ABSTRACT

People who have ‘conversations’ with their pet cats are often parodied or ridiculed, but this ‘talk’ is not so strange as it might at first appear, and in some ways it mirrors human language interaction in the earliest stages. A cat’s owner learns that different sounds are invested with different meanings, for example the sound a hungry cat makes can be quite different to the cry made for attention or to be let outside the house. In much the same way, parents learn to ‘read’ the cries of their new-born children and quickly understand the distinction between a cry of distress and a cry for attention. It has also been known for cats to learn the turn-taking process which characterises conversation. The owner speaks (typically in a warm and comforting way) to the animal, the cat waits for a pause in the proceedings and then contributes a sound. The owner replies and the ‘conversation’ continues. While this is not a very sophisticated piece of communication, it does constitute the transference of sounds and meaning, and animals can keep up this turn taking game for some time. Babies learn to take turns in conversation in much the same way. The child learns to anticipate silence, and their conversational noises then slot into the spaces left by the adult.

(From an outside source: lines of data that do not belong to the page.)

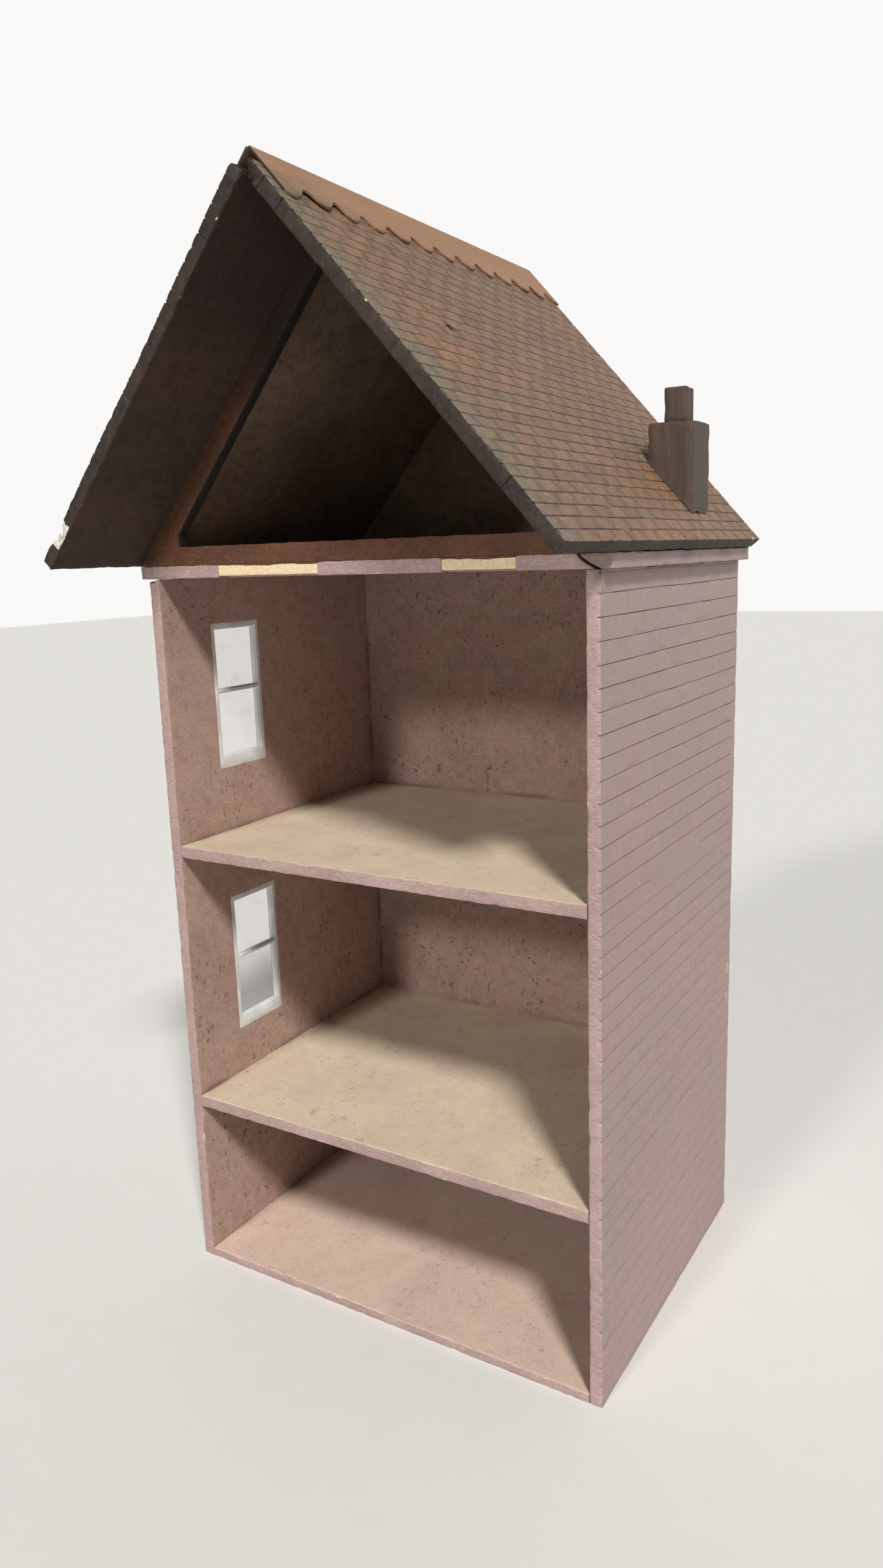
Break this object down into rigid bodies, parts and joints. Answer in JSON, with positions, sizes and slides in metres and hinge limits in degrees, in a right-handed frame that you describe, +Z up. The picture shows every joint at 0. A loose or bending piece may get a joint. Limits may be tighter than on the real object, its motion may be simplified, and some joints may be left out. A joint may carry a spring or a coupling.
{
  "type": "wooden dollhouse",
  "caption": "Open-fronted wooden dollhouse, tall and narrow, with stacked rooms, sash windows and a lift-off tiled roof with a chimney.",
  "frame": {"origin": "on the surface the house stands on, under the middle of the whole outline, roof overhang included", "axes": "+Z up, the open front faces -Y, +X to the right of someone facing the open front"},
  "size_m": [0.256, 0.232, 0.5203],
  "materials": {
    "siding_paint": "matte paint over fibreboard, scored and lightly worn",
    "room_paint": "matte chalky paint over fibreboard",
    "window_paint": "satin paint",
    "clear_sheet": "clear and glossy",
    "gable_paint": "matte paint over fibreboard",
    "tile_paint": "matte mottled paint over scored fibreboard",
    "ridge_card": "matte paint over card",
    "chimney_wood": "matte stain over softwood"
  },
  "bodies": {
    "carcass": {"base_floor": "room_paint", "lower_shelf": "room_paint", "upper_shelf": "room_paint", "left_wall": "siding_paint", "right_wall": "siding_paint", "back_wall": "siding_paint", "middle_window_frame": "window_paint", "middle_window_glazing": "clear_sheet", "upper_window_frame": "window_paint", "upper_window_glazing": "clear_sheet"},
    "roof": {"roof_base": "siding_paint", "front_gable": "gable_paint", "back_gable": "gable_paint", "left_roof_panel": "tile_paint", "right_roof_panel": "tile_paint", "left_ridge_strip": "ridge_card", "right_ridge_strip": "ridge_card", "chimney_stack": "chimney_wood", "chimney_pot": "chimney_wood"}
  },
  "joints": [
    {"name": "roof_lift", "type": "slide", "parent": "carcass", "child": "roof", "axis": [0, 0, 1], "range_m": [0, 0.08]}
  ]
}
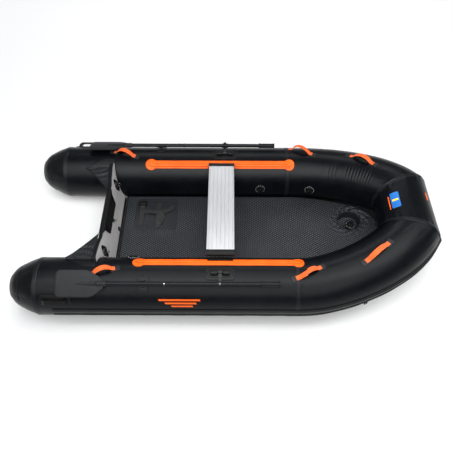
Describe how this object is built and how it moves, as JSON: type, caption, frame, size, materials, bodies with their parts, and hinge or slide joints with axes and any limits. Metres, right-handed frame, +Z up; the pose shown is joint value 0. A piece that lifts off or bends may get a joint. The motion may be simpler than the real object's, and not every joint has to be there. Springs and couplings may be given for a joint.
{
  "type": "inflatable dinghy",
  "caption": "Inflatable dinghy with fabric tubes, air deck, raked transom, sliding seat, stowed oars, webbing handles and towing rings.",
  "frame": {"origin": "centre of the footprint, on the ground under the side tubes", "axes": "+X to the bow, +Y to port, +Z up"},
  "size_m": [3.1509, 1.5632, 0.571],
  "materials": {
    "coated_fabric": "satin coated fabric",
    "grey_fabric": "satin coated fabric",
    "deck": "non-slip moulded pattern",
    "orange_rubber": "satin",
    "orange_webbing": "woven webbing",
    "black_webbing": "woven webbing",
    "black_plastic": "fine moulded grain",
    "grey_plastic": "fine moulded grain",
    "board": "painted plywood, satin",
    "aluminium": "brushed and anodised",
    "steel": "polished stainless",
    "oar_tube": "black anodised"
  },
  "bodies": {
    "hull": {"side_tube_port": "coated_fabric", "side_tube_starboard": "coated_fabric", "shoulder_tube_port": "coated_fabric", "shoulder_tube_starboard": "coated_fabric", "nose_tube": "coated_fabric", "tail_cone_port": "coated_fabric", "tail_cone_starboard": "coated_fabric", "chamber_baffles": "grey_fabric", "rub_strake": "coated_fabric", "hull_bottom": "coated_fabric", "keel_tube": "grey_fabric", "air_deck": "deck", "transom_board": "board", "transom_trim": "black_plastic", "motor_pad_inner": "black_plastic", "motor_pad_outer": "grey_plastic", "transom_seal": "black_plastic", "transom_holder_port": "grey_fabric", "transom_holder_starboard": "grey_fabric", "transom_eyes": "steel", "drain_socket": "black_plastic", "seat_track_port": "orange_rubber", "seat_track_starboard": "orange_rubber", "grab_handle_aft_port": "orange_webbing", "grab_handle_aft_starboard": "orange_webbing", "grab_handle_mid_port": "orange_webbing", "grab_handle_mid_starboard": "orange_webbing", "grab_handle_bow_port": "orange_webbing", "grab_handle_bow_starboard": "orange_webbing", "handle_patches": "grey_fabric", "carry_handles": "black_plastic", "oar_clips": "black_plastic", "rowlock_base_port": "black_plastic", "rowlock_base_starboard": "black_plastic", "valve_bodies": "black_plastic", "tow_patches": "black_plastic", "tank_strap": "black_webbing", "tank_buckle": "black_plastic"},
    "seat": {"seat_plank": "aluminium", "seat_cap_port": "black_plastic", "seat_cap_starboard": "black_plastic"},
    "rowlock_port": {"rowlock_knuckle_port": "grey_plastic"},
    "oar_port": {"oar_blade_port": "grey_plastic", "oar_shaft_lower_port": "oar_tube", "oar_shaft_upper_port": "oar_tube", "oar_grip_port": "black_plastic"},
    "button_port": {"oar_button_port": "steel"},
    "rowlock_starboard": {"rowlock_knuckle_starboard": "grey_plastic"},
    "oar_starboard": {"oar_blade_starboard": "grey_plastic", "oar_shaft_lower_starboard": "oar_tube", "oar_shaft_upper_starboard": "oar_tube", "oar_grip_starboard": "black_plastic"},
    "button_starboard": {"oar_button_starboard": "steel"},
    "valve_cap_port": {"valve_cap_port": "grey_plastic"},
    "valve_cap_starboard": {"valve_cap_starboard": "grey_plastic"},
    "valve_cap_bow": {"valve_cap_bow": "grey_plastic"},
    "keel_valve_cap": {"keel_valve_cap": "grey_plastic"},
    "drain_plug": {"drain_plug": "grey_plastic"},
    "tow_ring_port": {"tow_ring_port": "steel"},
    "tow_ring_starboard": {"tow_ring_starboard": "steel"}
  },
  "joints": [
    {"name": "seat_slide", "type": "slide", "parent": "hull", "child": "seat", "axis": [1, 0, 0], "range_m": [-0.4, 0.38]},
    {"name": "rowlock_tilt_port", "type": "hinge", "parent": "hull", "child": "rowlock_port", "pos_m": [-0.033, 0.57178, 0.43469], "axis": [1, 0, 0], "range_deg": [0, 30]},
    {"name": "oar_swing_port", "type": "hinge", "parent": "rowlock_port", "child": "oar_port", "pos_m": [-0.033, 0.66227, 0.42933], "axis": [0, -0.4226, -0.9063], "range_deg": [0, 85]},
    {"name": "oar_button_press_port", "type": "slide", "parent": "oar_port", "child": "button_port", "axis": [0, -0.4226, -0.9063], "range_m": [0, 0.0035], "stiffness_N_per_m": 400},
    {"name": "rowlock_tilt_starboard", "type": "hinge", "parent": "hull", "child": "rowlock_starboard", "pos_m": [-0.059, -0.57178, 0.43469], "axis": [-1, 0, 0], "range_deg": [0, 30]},
    {"name": "oar_swing_starboard", "type": "hinge", "parent": "rowlock_starboard", "child": "oar_starboard", "pos_m": [-0.059, -0.66227, 0.42933], "axis": [0, -0.4226, 0.9063], "range_deg": [0, 85]},
    {"name": "oar_button_press_starboard", "type": "slide", "parent": "oar_starboard", "child": "button_starboard", "axis": [0, 0.4226, -0.9063], "range_m": [0, 0.0035], "stiffness_N_per_m": 400},
    {"name": "valve_turn_port", "type": "hinge", "parent": "hull", "child": "valve_cap_port", "pos_m": [0.263, 0.35157, 0.23559], "axis": [0, -0.9925, 0.1219], "range_deg": [0, 90]},
    {"name": "valve_turn_starboard", "type": "hinge", "parent": "hull", "child": "valve_cap_starboard", "pos_m": [-0.694, -0.39913, 0.34499], "axis": [0, 0.766, 0.6428], "range_deg": [0, 90]},
    {"name": "valve_turn_bow", "type": "hinge", "parent": "hull", "child": "valve_cap_bow", "pos_m": [0.67124, 0.33326, 0.24511], "axis": [-0.2006, -0.9759, 0.0864], "range_deg": [0, 90]},
    {"name": "keel_valve_turn", "type": "hinge", "parent": "hull", "child": "keel_valve_cap", "pos_m": [1.004, 0.076, 0.112], "axis": [0, 0, 1], "range_deg": [0, 90]},
    {"name": "drain_plug_pull", "type": "slide", "parent": "hull", "child": "drain_plug", "axis": [0.9816, 0, 0.1908], "range_m": [0, 0.03]},
    {"name": "tow_ring_swing_port", "type": "hinge", "parent": "hull", "child": "tow_ring_port", "pos_m": [0.99677, 0.66579, 0.16565], "axis": [0.9284, -0.3265, 0.1776], "range_deg": [0, 95]},
    {"name": "tow_ring_swing_starboard", "type": "hinge", "parent": "hull", "child": "tow_ring_starboard", "pos_m": [0.99677, -0.66579, 0.16565], "axis": [-0.9284, -0.3265, -0.1776], "range_deg": [0, 95]}
  ]
}
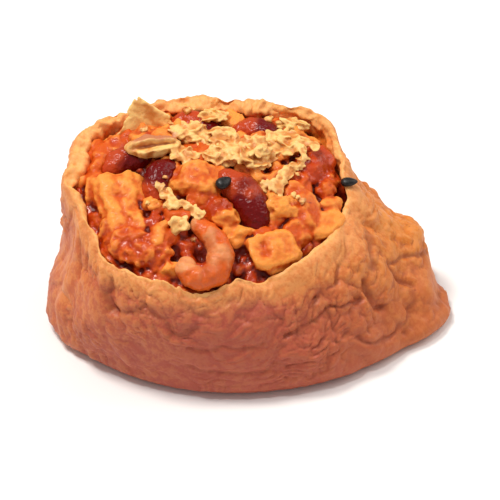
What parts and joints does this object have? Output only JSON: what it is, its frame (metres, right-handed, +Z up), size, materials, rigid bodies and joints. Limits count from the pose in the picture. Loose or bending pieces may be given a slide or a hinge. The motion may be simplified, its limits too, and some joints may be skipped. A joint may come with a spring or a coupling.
{
  "type": "inari sushi",
  "caption": "Open pouch of braised fried tofu filled with a saucy heap of chopped food, topped with red beans, crisp flakes and sesame seeds.",
  "frame": {"origin": "middle of the bounding box's footprint, on the flat base that the pouch stands on", "axes": "+Z up out of the mouth, +X along the pouch from its left bottom corner to its right one, -Y the front, where the rim is lowest"},
  "size_m": [0.0709, 0.052, 0.0367],
  "materials": {
    "fried_tofu": "matte, faintly oily",
    "sauced_filling": "wet",
    "bean_skin": "glossy"
  },
  "bodies": {
    "root": {"tofu_pouch": "fried_tofu", "filling": "sauced_filling", "red_bean_1": "bean_skin", "red_bean_2": "bean_skin", "red_bean_3": "bean_skin", "red_bean_4": "bean_skin", "red_bean_5": "bean_skin"}
  },
  "joints": []
}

The noises themselves do not necessarily represent meaning at this stage: gurgles, chuckles and repetitive sounds merely serve to punctuate the conversation taking place, acknowledging the nature of turn taking and maintaining the shared pattern of contribution. Babies soon learn, however, that they are able to use these noises to greater effect, that some noises are more powerful than others and (eventually) that some sounds represent external objects.